Koskoca bir hiç! Erdoğan dönemi, cumhuriyetin hiçlik yıllarının yaşandığı bir dönemdir! Erdoğan dönemi cumhuriyetin kayıp yıllarıdır! Erdoğan, bir yandan ekonomik sömürü düzenini koruyan, bir yandan da kendi sivil diktatörlüğünü kuran bir siyaset cambazıdır. Erdoğan bir müslüman kapitalist diktatördür.
Türkiye’de yaklaşık 20 gazeteci, yazar, öğretim üyesi, siyasetçi hapistedir; Türkiye’de yaklaşık 250 üst düzey asker hapistedir; Türkiye’de yaklaşık 500 öğrenci hapistedir! AKP’ye ve Erdoğan’a göre bunların hepsi teröristtir! Sınır Tanımayan Gazeteciler Örgütü raporuna göre, basın özgürlüğü açısından, Türkiye 179 ülke içinde 148. sırada, dünyanın en acımasız diktatörlükleri ile aynı kategoridedir! Avrupa İnsan Hakları Mahkemesi raporuna göre Türkiye, Avrupa coğrafyasında, insan haklarının en fazla ihlal edildiği ülkedir ve 1. sıradadır!
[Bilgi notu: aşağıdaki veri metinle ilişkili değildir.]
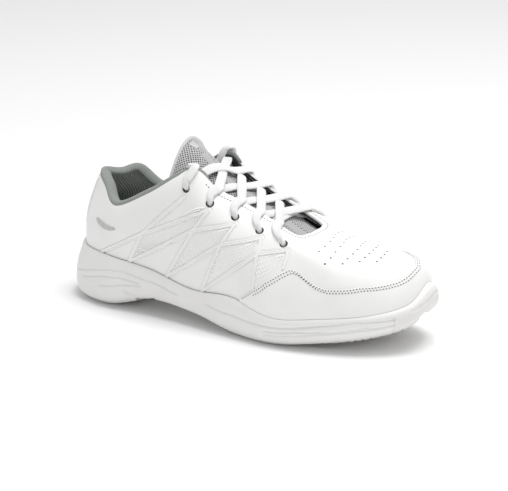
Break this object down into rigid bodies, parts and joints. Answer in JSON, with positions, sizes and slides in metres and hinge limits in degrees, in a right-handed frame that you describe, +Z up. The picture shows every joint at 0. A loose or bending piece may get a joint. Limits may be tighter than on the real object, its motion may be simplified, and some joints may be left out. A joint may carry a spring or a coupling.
{
  "type": "cheer shoe",
  "caption": "Low-cut right cheer shoe with white leather upper, welded lattice flanks, flat lace, mesh tongue, padded knit collar and sculpted light sole.",
  "frame": {"origin": "centre of the bounding box at ground level", "axes": "+X from heel to toe, +Y to the inner side of the foot, +Z up"},
  "size_m": [0.2828, 0.0996, 0.1245],
  "materials": {
    "leather": "smooth white coated leather, stitched and perforated",
    "film": "thin welded white film, satin",
    "foam": "moulded white foam, matt",
    "rubber": "off-white non-marking rubber, matt",
    "knit": "grey diagonal knit",
    "mesh": "light grey spacer mesh",
    "lace": "flat woven white lace",
    "board": "pressed fibre board",
    "shank": "dark moulded plastic",
    "mark": "light grey printed film"
  },
  "bodies": {
    "shoe": {"outsole_forefoot": "rubber", "outsole_heel": "rubber", "midsole": "foam", "toe_bumper": "rubber", "insole_board": "board", "shank": "shank", "vamp": "leather", "quarter_lateral": "leather", "quarter_medial": "leather", "mudguard": "leather", "heel_tab": "leather", "cage_lateral": "film", "cage_medial": "film", "heel_mark_lateral": "mark", "heel_mark_medial": "mark", "heel_counter": "board", "toe_puff": "board", "eyestay_lateral": "board", "eyestay_medial": "board", "vamp_lining": "mesh", "quarter_lining_lateral": "mesh", "quarter_lining_medial": "mesh", "collar_padding": "foam", "collar_lining": "knit", "collar_edge": "knit", "tongue_lower_face": "mesh", "tongue_lower_lining": "knit", "lace": "lace", "aglet_lateral": "film", "aglet_medial": "film"},
    "tongue_end": {"tongue_upper_face": "mesh", "tongue_upper_padding": "foam", "tongue_upper_lining": "knit", "tongue_tab": "film"},
    "sockliner": {"sockliner": "mesh"}
  },
  "joints": [
    {"name": "tongue_fold", "type": "hinge", "parent": "shoe", "child": "tongue_end", "pos_m": [-0.0328, 0, 0.1105], "axis": [0, 1, 0], "range_deg": [-5, 28], "stiffness_Nm_per_rad": 0.02},
    {"name": "sockliner_lift", "type": "hinge", "parent": "shoe", "child": "sockliner", "pos_m": [0.128, 0, 0.029], "axis": [0, 1, 0], "range_deg": [0, 5]}
  ]
}
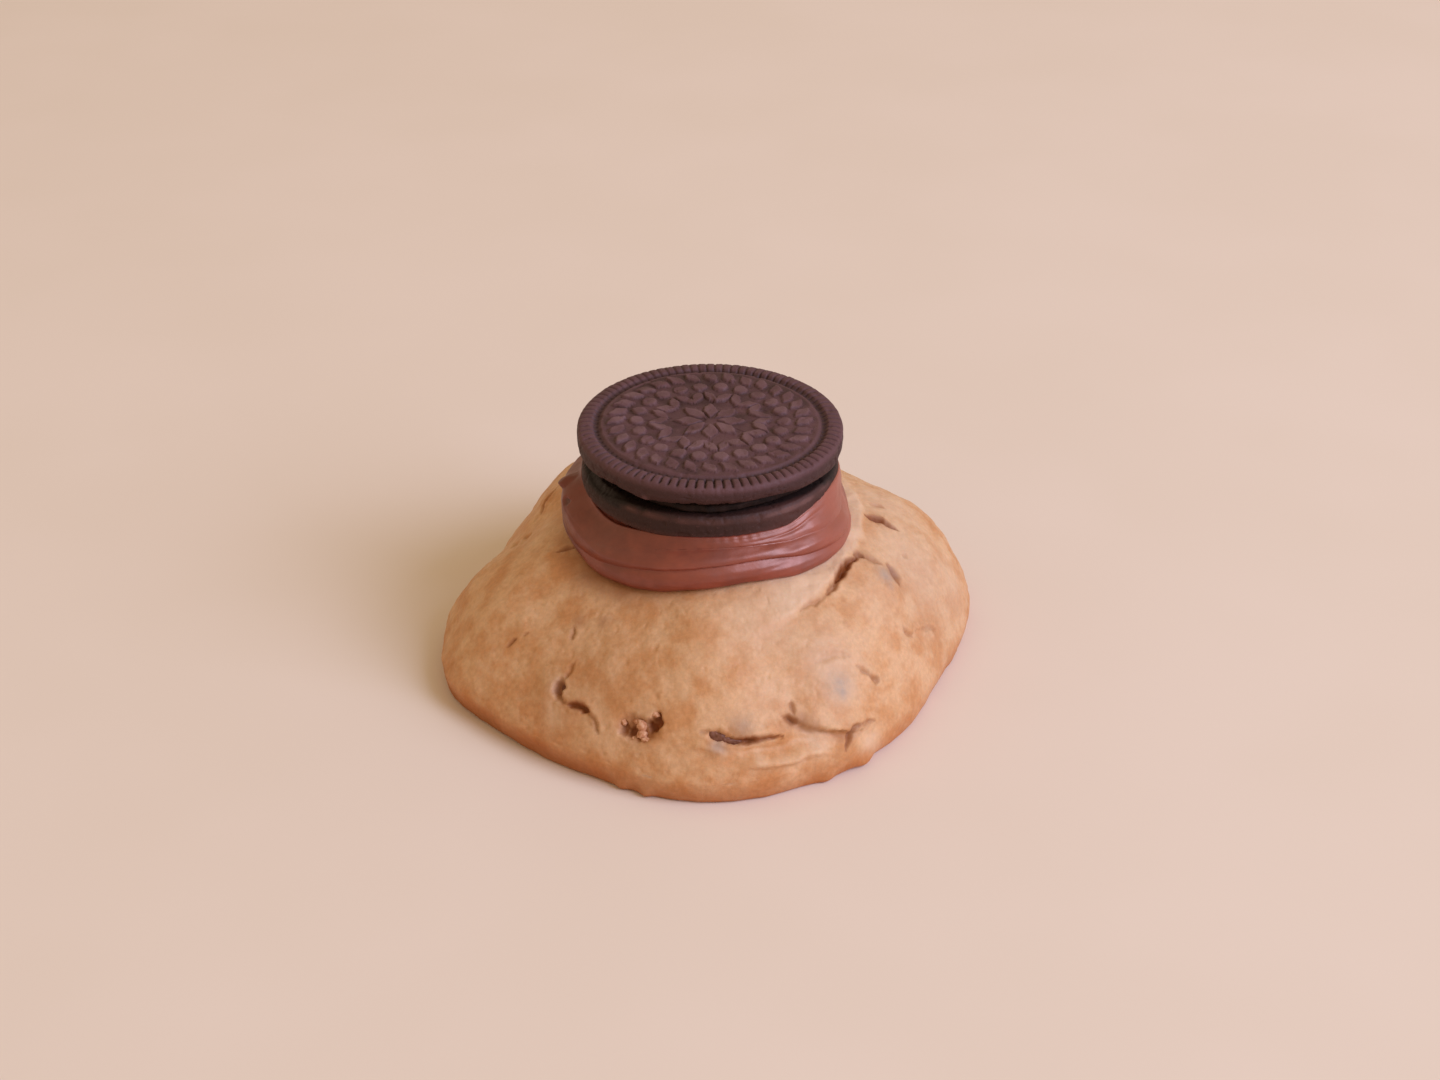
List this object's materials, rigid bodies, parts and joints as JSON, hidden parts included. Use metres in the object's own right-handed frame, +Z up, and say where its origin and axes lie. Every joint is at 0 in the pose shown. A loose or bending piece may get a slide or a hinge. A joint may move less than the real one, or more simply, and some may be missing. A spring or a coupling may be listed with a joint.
{
  "type": "chocolate chip cookie topped with a chocolate sandwich cookie",
  "caption": "Thick domed chocolate chip cookie with a ring of piped chocolate cream and a ridged, embossed chocolate sandwich cookie pressed on top.",
  "frame": {"origin": "on the table, on the cookie's flat underside, under the axis of the sandwich cookie", "axes": "+Z up through the sandwich cookie; +X to the right and -Y towards the viewer who sees the front"},
  "size_m": [0.0931, 0.0947, 0.0446],
  "materials": {
    "dough": "baked dough, matt, paler on top and browner at the rim",
    "cream": "glossy piped chocolate cream",
    "filling": "dark chocolate filling",
    "cocoa_wafer": "dry dark cocoa wafer, matt"
  },
  "bodies": {
    "root": {"base_cookie": "dough", "chocolate_cream": "cream", "filling": "filling", "wafer_lower": "cocoa_wafer", "wafer_upper": "cocoa_wafer"}
  },
  "joints": []
}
İşte Erdoğan tarihe bu istatistiklerle geçecektir!
Erdoğan istediği kadar yol, kavşak, viyadük, köprü, tünel, baraj inşa etsin, istediği kadar oy alsın, isterse halkın %100’ünün oyunu alsın, tarihe yine bu istatistiklerle geçecektir.
Erdoğan halkı ileriye taşıyan lider olarak değil, halkın yarısının oyu ile halkın tamamını geriye taşıyan lider olarak hatırlanacaktır.
Erdoğan halkçılığı popülizme dönüştüren lider olarak hatırlanacaktır.
Bunları ve bundan sonrasını da artık biraz halk düşünsün.